Lost in Translation: Dealing with Data Diversity

While Canada welcomes diverse cultures, researchers on the Efficient Dairy Genome Project are finding diverse data to be an unexpected challenge. As they gather information from international partners to apply genomics in raising feed efficiency and lower methane emissions in dairy cows, Genome Alberta scientists might be reminded of an old adage: Be careful what you wish for.

It takes a village

In studies like this, the more data you collect, the greater your chances of success. Because doing so involves considerable time and money, dairy researchers opted to combine data from various research groups around the globe who are working on the same traits. The data, which consists of information on genotypes, pedigrees and phenotypes, is coming from multiple partners including Australia, the United States, the U.K., Switzerland, Denmark and Canada.

“My focus so far has been describing the data sets for methane emission and feed efficiency gathered from our Canadian herd,” said Audrey Martin, research associate in the Department of Biosciences at the University of Guelph. “To describe these traits, I have to find the genetic parameters and develop a proper model to fit the data, and that requires more data than we can glean from a small herd.”


Don’t try this at home

To acquire the additional information in a cost-effective manner, Martin is working with a number of international data sets. It might sound simple enough, until you actually go to do it.

“Processing data from other countries is proving to be harder than we thought. The way we measure feed efficiency and methane emission in Canada is different from how it’s done elsewhere, so we’re trying to standardize everything, but that’s not always easy.”

For example, Canada uses a scale of 1 – 5 for body condition, whereas Australia’s scale goes from 1 – 8. To overcome the discrepancies, Martin must deal with the different scales and generate values that will work for her purposes.

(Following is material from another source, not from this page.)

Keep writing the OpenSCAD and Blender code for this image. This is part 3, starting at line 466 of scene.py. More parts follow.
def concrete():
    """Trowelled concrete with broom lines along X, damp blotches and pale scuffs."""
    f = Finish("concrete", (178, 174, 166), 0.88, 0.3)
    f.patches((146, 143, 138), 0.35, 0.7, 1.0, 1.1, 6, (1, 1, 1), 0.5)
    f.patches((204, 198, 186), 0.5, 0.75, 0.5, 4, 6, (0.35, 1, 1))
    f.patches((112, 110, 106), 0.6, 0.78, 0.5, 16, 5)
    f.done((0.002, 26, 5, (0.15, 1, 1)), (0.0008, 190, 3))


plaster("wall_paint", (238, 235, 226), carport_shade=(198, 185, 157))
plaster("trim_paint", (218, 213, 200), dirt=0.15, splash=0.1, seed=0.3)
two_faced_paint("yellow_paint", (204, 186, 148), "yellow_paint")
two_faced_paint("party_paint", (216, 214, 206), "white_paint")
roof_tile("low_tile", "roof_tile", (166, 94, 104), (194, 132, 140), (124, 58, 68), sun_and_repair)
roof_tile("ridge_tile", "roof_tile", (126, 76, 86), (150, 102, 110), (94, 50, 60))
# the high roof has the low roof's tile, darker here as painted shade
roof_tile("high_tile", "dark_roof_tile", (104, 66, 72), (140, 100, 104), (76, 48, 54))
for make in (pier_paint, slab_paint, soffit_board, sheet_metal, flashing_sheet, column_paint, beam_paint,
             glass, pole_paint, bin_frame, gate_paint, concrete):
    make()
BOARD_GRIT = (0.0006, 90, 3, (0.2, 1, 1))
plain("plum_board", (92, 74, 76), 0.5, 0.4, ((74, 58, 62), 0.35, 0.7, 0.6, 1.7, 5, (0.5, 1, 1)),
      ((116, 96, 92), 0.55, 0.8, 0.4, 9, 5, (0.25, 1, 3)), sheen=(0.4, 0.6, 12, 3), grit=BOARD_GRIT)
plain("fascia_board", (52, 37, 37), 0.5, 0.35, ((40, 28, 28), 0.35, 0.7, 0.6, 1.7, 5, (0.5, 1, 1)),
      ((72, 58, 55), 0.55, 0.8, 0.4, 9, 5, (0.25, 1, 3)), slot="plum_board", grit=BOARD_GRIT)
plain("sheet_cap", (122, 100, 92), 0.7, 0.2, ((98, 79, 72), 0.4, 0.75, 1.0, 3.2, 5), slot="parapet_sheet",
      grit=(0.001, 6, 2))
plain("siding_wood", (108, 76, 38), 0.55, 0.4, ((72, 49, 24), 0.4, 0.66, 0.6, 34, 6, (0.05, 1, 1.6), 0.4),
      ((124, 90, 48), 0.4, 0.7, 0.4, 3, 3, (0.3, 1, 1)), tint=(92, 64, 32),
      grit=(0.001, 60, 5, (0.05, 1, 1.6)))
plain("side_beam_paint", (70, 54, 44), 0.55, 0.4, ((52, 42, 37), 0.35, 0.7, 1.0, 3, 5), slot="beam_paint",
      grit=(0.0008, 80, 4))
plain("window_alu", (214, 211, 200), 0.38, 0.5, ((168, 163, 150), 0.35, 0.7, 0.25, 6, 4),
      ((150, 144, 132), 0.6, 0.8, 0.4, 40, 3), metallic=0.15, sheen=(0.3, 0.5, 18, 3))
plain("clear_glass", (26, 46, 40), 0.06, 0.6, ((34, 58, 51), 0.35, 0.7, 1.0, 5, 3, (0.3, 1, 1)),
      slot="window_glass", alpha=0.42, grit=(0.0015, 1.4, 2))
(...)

It is slow going right now, but Martin is motivated by the project’s potential impact. Countries might measure key traits differently, yet they share an interest in the final outcome.

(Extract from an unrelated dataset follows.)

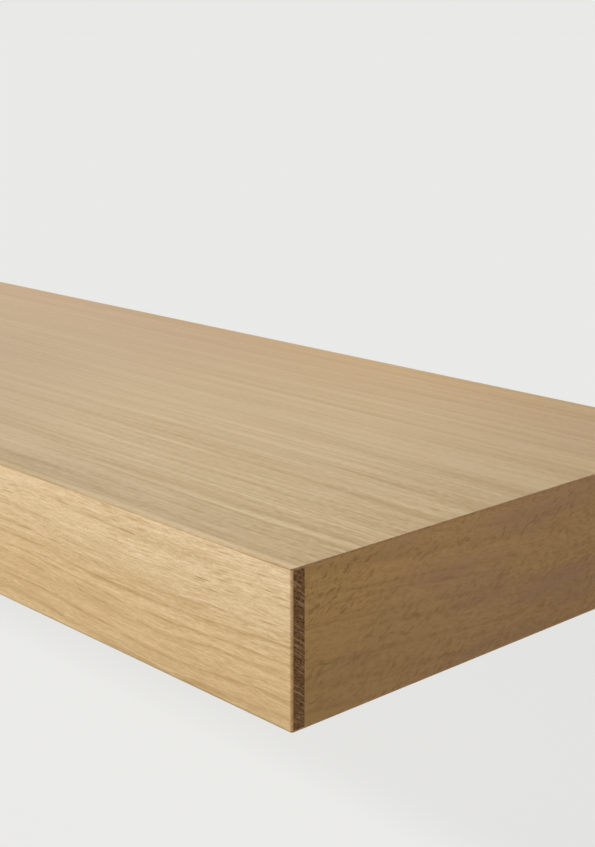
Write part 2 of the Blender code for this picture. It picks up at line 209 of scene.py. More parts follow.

“The public might not understand the importance of improving feed efficiency and methane emission, but breeders and farmers in these countries certainly do. If cows can produce the same amount of milk with less feed required, the savings to industry could be substantial. At the same time, there is a worldwide effort to reduce greenhouse gases, and methane from cows is one of the sources.”

Just as collecting the data was a joint venture, so too will be the effort to standardize it.

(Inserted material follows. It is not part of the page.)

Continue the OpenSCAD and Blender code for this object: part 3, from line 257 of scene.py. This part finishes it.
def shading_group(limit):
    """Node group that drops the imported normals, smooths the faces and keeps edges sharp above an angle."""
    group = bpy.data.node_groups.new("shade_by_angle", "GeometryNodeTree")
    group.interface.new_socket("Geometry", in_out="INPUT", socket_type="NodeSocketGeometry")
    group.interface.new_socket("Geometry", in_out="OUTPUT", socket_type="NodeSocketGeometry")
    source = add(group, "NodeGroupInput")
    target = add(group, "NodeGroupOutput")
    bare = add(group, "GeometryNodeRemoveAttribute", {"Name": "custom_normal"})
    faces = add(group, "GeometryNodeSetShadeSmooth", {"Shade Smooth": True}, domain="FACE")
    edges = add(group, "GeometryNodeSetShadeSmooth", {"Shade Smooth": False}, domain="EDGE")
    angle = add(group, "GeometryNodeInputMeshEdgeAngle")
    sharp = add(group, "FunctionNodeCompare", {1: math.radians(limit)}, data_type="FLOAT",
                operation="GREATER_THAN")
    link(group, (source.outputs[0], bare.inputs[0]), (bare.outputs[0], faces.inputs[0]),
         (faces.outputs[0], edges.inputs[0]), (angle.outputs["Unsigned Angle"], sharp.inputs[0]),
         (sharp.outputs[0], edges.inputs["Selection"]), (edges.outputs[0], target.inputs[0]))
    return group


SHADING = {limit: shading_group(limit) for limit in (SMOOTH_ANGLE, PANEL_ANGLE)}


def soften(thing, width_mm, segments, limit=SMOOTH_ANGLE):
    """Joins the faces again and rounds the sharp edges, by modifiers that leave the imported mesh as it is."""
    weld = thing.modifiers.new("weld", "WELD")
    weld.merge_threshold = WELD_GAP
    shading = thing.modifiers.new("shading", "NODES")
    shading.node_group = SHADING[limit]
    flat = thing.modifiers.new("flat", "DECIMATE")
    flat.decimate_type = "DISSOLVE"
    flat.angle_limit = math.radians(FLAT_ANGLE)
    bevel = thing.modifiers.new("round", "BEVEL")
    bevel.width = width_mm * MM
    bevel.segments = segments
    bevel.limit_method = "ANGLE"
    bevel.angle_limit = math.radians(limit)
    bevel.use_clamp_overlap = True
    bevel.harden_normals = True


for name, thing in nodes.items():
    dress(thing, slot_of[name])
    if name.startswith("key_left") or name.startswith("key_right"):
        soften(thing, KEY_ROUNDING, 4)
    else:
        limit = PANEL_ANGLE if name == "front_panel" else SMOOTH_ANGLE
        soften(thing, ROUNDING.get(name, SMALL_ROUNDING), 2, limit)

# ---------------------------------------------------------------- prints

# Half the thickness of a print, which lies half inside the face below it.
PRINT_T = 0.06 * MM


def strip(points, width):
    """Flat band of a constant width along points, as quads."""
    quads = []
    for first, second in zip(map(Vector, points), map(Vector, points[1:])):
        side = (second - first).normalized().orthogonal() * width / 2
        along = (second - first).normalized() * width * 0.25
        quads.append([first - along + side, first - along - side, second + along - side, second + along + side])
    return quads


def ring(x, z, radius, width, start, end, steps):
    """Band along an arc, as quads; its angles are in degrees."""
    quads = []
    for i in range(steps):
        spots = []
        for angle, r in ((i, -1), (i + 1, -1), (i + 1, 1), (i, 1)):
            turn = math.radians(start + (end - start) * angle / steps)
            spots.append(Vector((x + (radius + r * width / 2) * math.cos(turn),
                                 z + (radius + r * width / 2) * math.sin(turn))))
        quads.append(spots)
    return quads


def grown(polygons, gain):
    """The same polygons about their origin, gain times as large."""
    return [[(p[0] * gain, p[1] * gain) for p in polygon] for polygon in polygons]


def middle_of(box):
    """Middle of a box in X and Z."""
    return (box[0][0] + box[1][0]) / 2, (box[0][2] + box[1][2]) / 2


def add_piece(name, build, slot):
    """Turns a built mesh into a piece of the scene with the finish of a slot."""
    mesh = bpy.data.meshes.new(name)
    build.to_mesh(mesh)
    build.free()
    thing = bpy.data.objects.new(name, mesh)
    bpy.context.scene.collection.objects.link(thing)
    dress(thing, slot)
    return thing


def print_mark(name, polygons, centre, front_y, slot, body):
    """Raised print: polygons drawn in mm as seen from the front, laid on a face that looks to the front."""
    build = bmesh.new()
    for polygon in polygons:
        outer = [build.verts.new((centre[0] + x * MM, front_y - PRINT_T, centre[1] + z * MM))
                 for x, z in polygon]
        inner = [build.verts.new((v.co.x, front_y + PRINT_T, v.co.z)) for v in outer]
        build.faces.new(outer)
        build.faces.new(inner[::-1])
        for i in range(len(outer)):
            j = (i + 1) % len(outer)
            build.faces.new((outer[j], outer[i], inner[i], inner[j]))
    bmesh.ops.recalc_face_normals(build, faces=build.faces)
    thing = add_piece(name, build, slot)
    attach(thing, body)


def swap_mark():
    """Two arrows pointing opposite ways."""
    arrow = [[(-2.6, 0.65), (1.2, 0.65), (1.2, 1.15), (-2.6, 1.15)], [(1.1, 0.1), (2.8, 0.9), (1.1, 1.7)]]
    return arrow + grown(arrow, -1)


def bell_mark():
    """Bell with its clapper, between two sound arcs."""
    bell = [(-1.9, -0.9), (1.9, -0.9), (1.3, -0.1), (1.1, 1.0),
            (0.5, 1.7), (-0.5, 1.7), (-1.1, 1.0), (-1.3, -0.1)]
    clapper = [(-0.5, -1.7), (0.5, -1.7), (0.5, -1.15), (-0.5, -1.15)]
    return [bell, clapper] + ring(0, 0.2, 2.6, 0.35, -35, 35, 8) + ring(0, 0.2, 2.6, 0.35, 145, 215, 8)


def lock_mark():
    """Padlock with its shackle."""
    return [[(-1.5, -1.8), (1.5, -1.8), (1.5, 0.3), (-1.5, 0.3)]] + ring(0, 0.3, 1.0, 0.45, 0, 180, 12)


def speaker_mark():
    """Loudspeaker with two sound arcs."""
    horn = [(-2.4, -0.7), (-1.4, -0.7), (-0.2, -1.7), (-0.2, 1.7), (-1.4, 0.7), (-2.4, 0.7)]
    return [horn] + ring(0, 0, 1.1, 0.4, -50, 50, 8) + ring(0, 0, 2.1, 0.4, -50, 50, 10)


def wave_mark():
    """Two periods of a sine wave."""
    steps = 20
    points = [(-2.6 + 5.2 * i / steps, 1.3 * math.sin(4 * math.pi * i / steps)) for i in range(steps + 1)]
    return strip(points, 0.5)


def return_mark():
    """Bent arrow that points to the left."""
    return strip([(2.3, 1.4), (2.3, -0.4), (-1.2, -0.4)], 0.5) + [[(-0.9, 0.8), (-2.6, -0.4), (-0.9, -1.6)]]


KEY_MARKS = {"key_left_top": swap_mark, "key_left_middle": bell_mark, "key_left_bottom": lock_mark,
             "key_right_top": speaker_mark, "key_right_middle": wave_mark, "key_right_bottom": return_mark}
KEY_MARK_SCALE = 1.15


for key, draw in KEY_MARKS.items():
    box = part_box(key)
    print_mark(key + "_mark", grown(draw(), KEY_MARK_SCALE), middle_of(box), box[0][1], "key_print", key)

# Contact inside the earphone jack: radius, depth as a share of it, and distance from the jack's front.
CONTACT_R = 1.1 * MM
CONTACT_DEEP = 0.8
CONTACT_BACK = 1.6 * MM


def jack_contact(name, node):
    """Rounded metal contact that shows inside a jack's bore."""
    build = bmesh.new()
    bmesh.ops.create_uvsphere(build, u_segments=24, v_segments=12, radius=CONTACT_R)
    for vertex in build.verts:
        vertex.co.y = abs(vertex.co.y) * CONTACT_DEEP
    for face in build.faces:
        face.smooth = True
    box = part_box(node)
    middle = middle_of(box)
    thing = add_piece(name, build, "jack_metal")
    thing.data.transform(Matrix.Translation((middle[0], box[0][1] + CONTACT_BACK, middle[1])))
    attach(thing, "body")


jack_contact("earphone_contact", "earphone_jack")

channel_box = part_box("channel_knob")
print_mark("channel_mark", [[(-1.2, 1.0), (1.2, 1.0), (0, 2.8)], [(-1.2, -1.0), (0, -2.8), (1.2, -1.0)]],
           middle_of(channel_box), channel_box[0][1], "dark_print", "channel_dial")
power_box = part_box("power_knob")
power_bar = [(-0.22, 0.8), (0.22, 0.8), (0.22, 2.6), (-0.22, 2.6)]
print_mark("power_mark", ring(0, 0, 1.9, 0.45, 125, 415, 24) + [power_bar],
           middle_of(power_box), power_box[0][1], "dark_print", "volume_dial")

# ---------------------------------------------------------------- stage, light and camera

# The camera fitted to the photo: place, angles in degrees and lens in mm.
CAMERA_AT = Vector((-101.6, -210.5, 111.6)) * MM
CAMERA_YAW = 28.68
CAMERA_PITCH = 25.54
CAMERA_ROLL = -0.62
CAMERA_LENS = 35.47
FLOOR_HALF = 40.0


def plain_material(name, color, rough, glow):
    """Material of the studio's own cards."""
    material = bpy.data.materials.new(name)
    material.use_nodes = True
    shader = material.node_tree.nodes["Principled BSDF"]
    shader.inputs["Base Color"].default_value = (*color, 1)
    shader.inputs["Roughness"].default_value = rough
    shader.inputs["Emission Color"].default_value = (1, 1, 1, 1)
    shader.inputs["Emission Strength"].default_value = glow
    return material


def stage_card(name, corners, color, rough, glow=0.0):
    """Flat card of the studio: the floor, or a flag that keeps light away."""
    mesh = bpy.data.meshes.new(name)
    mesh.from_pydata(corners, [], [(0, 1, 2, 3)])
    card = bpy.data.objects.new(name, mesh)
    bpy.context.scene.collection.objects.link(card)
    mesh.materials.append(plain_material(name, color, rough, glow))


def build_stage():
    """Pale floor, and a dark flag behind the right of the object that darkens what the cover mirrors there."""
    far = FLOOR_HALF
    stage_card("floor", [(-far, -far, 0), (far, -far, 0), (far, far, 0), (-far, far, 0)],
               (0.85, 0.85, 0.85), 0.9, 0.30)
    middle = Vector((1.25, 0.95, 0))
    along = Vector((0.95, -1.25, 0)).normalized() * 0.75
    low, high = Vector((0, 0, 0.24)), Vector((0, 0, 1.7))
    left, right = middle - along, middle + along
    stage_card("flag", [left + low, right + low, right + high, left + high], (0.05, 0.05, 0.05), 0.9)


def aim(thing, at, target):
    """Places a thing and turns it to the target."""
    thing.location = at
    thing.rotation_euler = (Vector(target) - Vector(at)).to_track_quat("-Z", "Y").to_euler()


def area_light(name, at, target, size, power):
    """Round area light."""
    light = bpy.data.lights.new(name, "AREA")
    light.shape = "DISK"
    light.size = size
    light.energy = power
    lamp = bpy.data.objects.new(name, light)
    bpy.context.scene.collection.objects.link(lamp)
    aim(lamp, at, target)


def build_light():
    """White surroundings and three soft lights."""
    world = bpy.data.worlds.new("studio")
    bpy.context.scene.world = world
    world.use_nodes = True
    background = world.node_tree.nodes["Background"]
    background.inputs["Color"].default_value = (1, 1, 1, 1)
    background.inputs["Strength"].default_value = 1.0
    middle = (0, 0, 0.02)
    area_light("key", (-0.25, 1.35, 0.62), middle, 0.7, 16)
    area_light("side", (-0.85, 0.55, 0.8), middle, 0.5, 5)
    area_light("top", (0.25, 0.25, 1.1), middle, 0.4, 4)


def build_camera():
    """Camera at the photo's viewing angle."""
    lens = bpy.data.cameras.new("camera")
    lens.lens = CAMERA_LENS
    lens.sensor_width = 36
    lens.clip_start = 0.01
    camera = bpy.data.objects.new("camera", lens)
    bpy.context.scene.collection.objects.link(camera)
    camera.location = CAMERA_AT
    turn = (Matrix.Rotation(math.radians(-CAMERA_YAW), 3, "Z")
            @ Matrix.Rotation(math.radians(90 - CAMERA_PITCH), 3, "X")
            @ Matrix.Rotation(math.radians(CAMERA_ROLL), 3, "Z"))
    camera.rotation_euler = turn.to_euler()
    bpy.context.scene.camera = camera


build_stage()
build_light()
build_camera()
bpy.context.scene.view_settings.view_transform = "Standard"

“Though Canada is the central collection point for the data, the problem stems from the initial values compiled by each nation, so we’ll need everyone working together to solve this.”

For Martin, what started as a four month internship is turning into a longer stint on the project. That’s fine with her, and she’s optimistic going forward.

“Things are a bit messy right now, but all parties are pitching in and we’ll get this figured out. We have some good first results from very small samples, and we will continue to collect data after the project is done to maintain progress on these critical traits.”

Ultimately, dealing with diverse data and diverse cultures has something in common: a daunting challenge, but well worth the effort.